Mercier, S., & Ostlund, K. (1999). Rising to the Challenge of the National Science Education Standards: The Process of Science Inquiry. California, Squaw Valley: S & K Associates

The beginning of this book gives a practical introduction to inquiry and implementing the National Science Education Standards. It also includes an overview to the process skills that are the key to success in science. There is a section on cooperative and collaborative learning groups and guidelines for helping students learn cluster, task, and camaraderie skills. Help with assessing social skills is also provided.

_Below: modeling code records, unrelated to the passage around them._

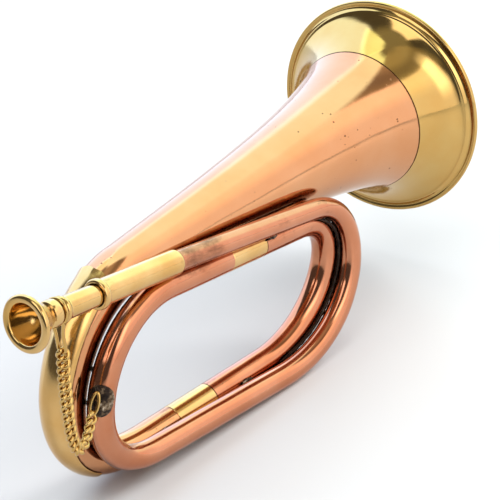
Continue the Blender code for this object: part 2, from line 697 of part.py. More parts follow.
def add_soldered_pieces(brass, solder, frame):
    """Stays between bows and receiver, and the solder seams between tubes that lie together."""
    grip = Vector((STAY_PLACE, 0.0, 0.0))
    add_stay("receiver_stay", grip, RECEIVER_RADIUS, THROAT, R_THROAT, STAY_RADIUS, brass, frame)
    for name, share in BRIDGE_SHARES:
        centre = bow_point(NEAR_BOW, share)
        beside = nearest_share(BELL_BOW, centre)
        add_stay(name, centre, R_NEAR_BOW, bow_point(BELL_BOW, beside), bell_bow_radius(beside),
                 BRIDGE_RADIUS, solder, frame)
    pipe = mix(PIPE_SET, PIPE_END, UPPER_SEAM_SHARES[0])
    upper = mix(UPPER_TWO_NEAR, UPPER_TWO_FAR, UPPER_SEAM_SHARES[1])
    add_seam("upper_seam", pipe, R_PIPE, upper, R_UPPER_TWO, UPPER_TWO_WAY, -Y_AXIS, solder, frame)
    for name, share in LOWER_SEAM_SHARES:
        one = mix(LOWER_ONE_FAR, LOWER_ONE_NEAR, share)
        two = mix(LOWER_TWO_FAR, LOWER_TWO_NEAR, share)
        r_one = mix(R_FAR_BOW_ONE, R_LOWER_ONE, share)
        r_two = mix(R_FAR_BOW_TWO, R_LOWER_TWO, share)
        add_seam(name, one, r_one, two, r_two, LOWER_ONE_WAY, Vector((0, 0, 1)), solder, frame)
    add_bow_seam(solder, frame)


def main():
    """Build the bugle."""
    clear_scene()
    frame = bpy.data.objects.new("instrument", None)
    frame.rotation_euler = Euler((0.0, STAND_TIP, 0.0))
    frame.location = STAND_AT
    bpy.context.collection.objects.link(frame)
    copper = metal("copper", COPPER, 0.12)
    brass = metal("brass", BRASS, 0.12)
    solder = metal("solder", SOLDER, 0.45)
    add_mouthpipe_branch(copper, frame)
    add_ferrule("upper_ferrule", "upper", UPPER_FERRULE, UPPER_TWO_WAY, brass, frame)
    add_middle_branch(copper, frame)
    add_ferrule("lower_ferrule", "lower", LOWER_FERRULE, LOWER_TWO_WAY, brass, frame)
    add_bell_branch(copper, frame)
    add_bell_flare(brass, frame)
    add_rim_bead(brass, frame)
    add_bow_guard(brass, frame)
    add_receiver(brass, frame)
    add_mouthpiece(brass, frame)
    add_ring(brass, frame)
    add_chain(brass, frame)
    add_anchor_patch(solder, frame)
    add_end_loop(brass, frame)
    add_soldered_pieces(brass, solder, frame)


main()
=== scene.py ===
"""The looks of a double-wound duty bugle of copper and brass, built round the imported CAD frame.

The instrument is laid out in its own frame, as the CAD is: X runs along the mouthpipe from the
mouthpiece's rim to the bell, Z is up across the coil, and -Y is the side that the mouthpipe is on.
`STAND` then tips it until the coil stands on its own two bows.
"""

import math

import bmesh
import bpy
from mathutils import Matrix, Vector, noise
from mathutils.kdtree import KDTree


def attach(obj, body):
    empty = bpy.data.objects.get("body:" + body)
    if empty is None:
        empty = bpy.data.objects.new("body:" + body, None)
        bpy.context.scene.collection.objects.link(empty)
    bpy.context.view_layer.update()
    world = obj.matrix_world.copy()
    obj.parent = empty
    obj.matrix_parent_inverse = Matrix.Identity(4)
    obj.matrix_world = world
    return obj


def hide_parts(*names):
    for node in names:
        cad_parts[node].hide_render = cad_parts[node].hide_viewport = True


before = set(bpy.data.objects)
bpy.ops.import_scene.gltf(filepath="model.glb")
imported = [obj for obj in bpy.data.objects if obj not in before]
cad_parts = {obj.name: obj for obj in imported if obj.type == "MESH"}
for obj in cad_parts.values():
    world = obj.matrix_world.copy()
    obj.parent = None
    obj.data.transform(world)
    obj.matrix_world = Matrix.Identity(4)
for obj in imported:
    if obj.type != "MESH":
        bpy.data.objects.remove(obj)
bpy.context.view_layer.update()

MM = 0.001
TAU = 2 * math.pi
X_AXIS = Vector((1.0, 0.0, 0.0))
Y_AXIS = Vector((0.0, 1.0, 0.0))
BUGLE = "bugle"
MOUTHPIECE = "mouthpiece"

# How the instrument stands.
STAND_TIP = math.radians(10.8)
STAND_AT = Vector((-166.025, -35.605, 130.34)) * MM
STAND = Matrix.Translation(STAND_AT) @ Matrix.Rotation(STAND_TIP, 4, "Y")

# Sheet, clearances and fineness of the meshes.
WALL = 0.6 * MM
GAP = 0.3 * MM
TUBE_SIDES = 56
BELL_SIDES = 112
BOW_STEPS = 64

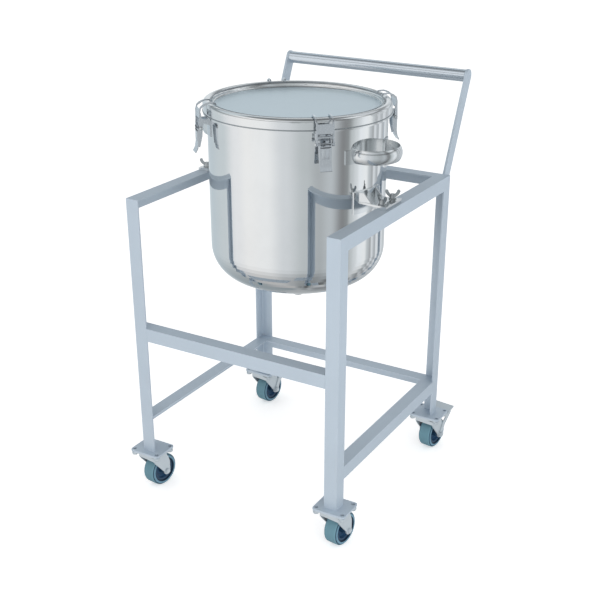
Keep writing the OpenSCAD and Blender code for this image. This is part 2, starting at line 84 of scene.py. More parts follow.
lo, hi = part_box("legs")
LEG_LO, LEG_HI = Vector(lo), Vector(hi)
lo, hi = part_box("tank_wall")
AXIS_X, AXIS_Y = (lo[0] + hi[0]) / 2, (lo[1] + hi[1]) / 2
lo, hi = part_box("lid")
LID_TOP = hi[2]
RING_OUT = (hi[0] - lo[0]) / 2
lo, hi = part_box("tank_bottom")
TANK_R = (hi[0] - lo[0]) / 2
STAND_Y = (LEG_LO.y + LEG_HI.y) / 2
RAIL_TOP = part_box("side_rails")[1][2]
JOINTS = {j["name"]: j for j in frame["joints"]}

# Wheel bands as (from radius, to radius, colour), the later over the earlier
NAVY = (0.010, 0.030, 0.060)
PALE_BLUE = (0.14, 0.27, 0.36)
RING_BLUE = (0.030, 0.085, 0.170)
# On the tyre, the thin navy band from 34 to 35.8 mm is painted shade along a 1 mm step
TYRE_BANDS = [(0.0, 0.0345, PALE_BLUE), (0.0340, 0.0358, NAVY), (0.0, 0.0295, NAVY)]
HUB_BANDS = [(0.0255, 0.0275, NAVY), (0.0195, 0.0225, RING_BLUE), (0.0110, 0.0135, RING_BLUE)]
BAND_SOFT = 0.0005          # half the width over which one band turns into the next

# Camera that matches the photograph, its lens and shift in pixels of a picture of this width
PICTURE_WIDTH = 598.0
SENSOR_WIDTH = 36.0
LENS_PIXELS = 1048.0
SHIFT_PIXELS = (-26.9, 52.5)
CAMERA_YAW, CAMERA_PITCH, CAMERA_ROLL = (math.radians(a) for a in (29.02, 25.22, 0.64))
CAMERA_PLACE = Vector((1.1117, STAND_Y - 1.8586, RAIL_TOP + 0.6320))

# Lamps and floor, in metres
LAMP_SIDE = 2.2
FRONT_LAMP = (0.2, -2.7, 0.45)
RIGHT_LAMP = (2.5, -1.7, 0.6)
LAMP_AIM = Vector((0, 0, 0.5))
FLOOR_HALF = 30.0

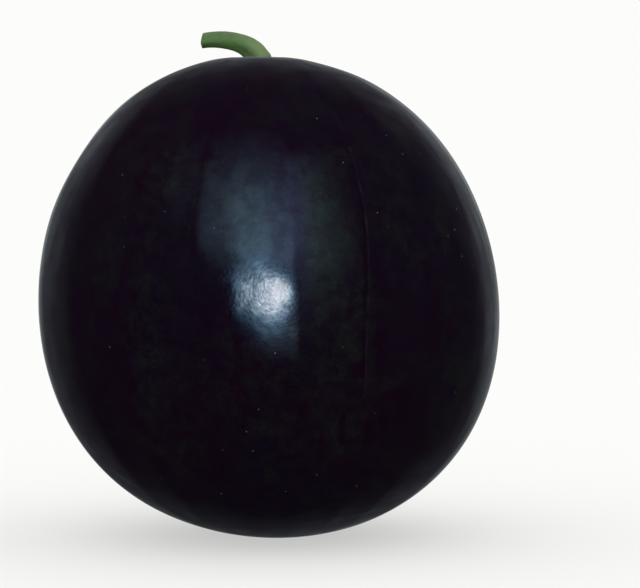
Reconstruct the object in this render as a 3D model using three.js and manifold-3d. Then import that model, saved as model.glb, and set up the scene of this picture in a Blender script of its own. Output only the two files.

Puntambekar, S. (2006). Analyzing Collaborative Interactions: Divergence, Shared Understanding and Construction of Knowledge. Academic Search Premier (EBSCO HOST). Retrieved 11/21/2006

This article discusses the interaction between individuals during collaborative learning, sharing divergent perspectives, and shared knowledge bases. Learners move from divergent perspectives to collaborative knowledge building. Students create understanding from the discussions that they have. The purpose of the study was to understand how collaborative interactions develop over time.

Anderson, K.L., Martin, D.M., & Faszewski, E.E. (Sept 2006). Unlocking the Power of Observations. Science and Children (pp. 32-3).

This article discusses how observation is the cornerstone of the inquiry process that lays the groundwork for future scientific learning. Suggestions are given on how to help students make good observations and how to help students communicate those observations. Also given is an assessment checklist and rubric for assessing students' observation abilities.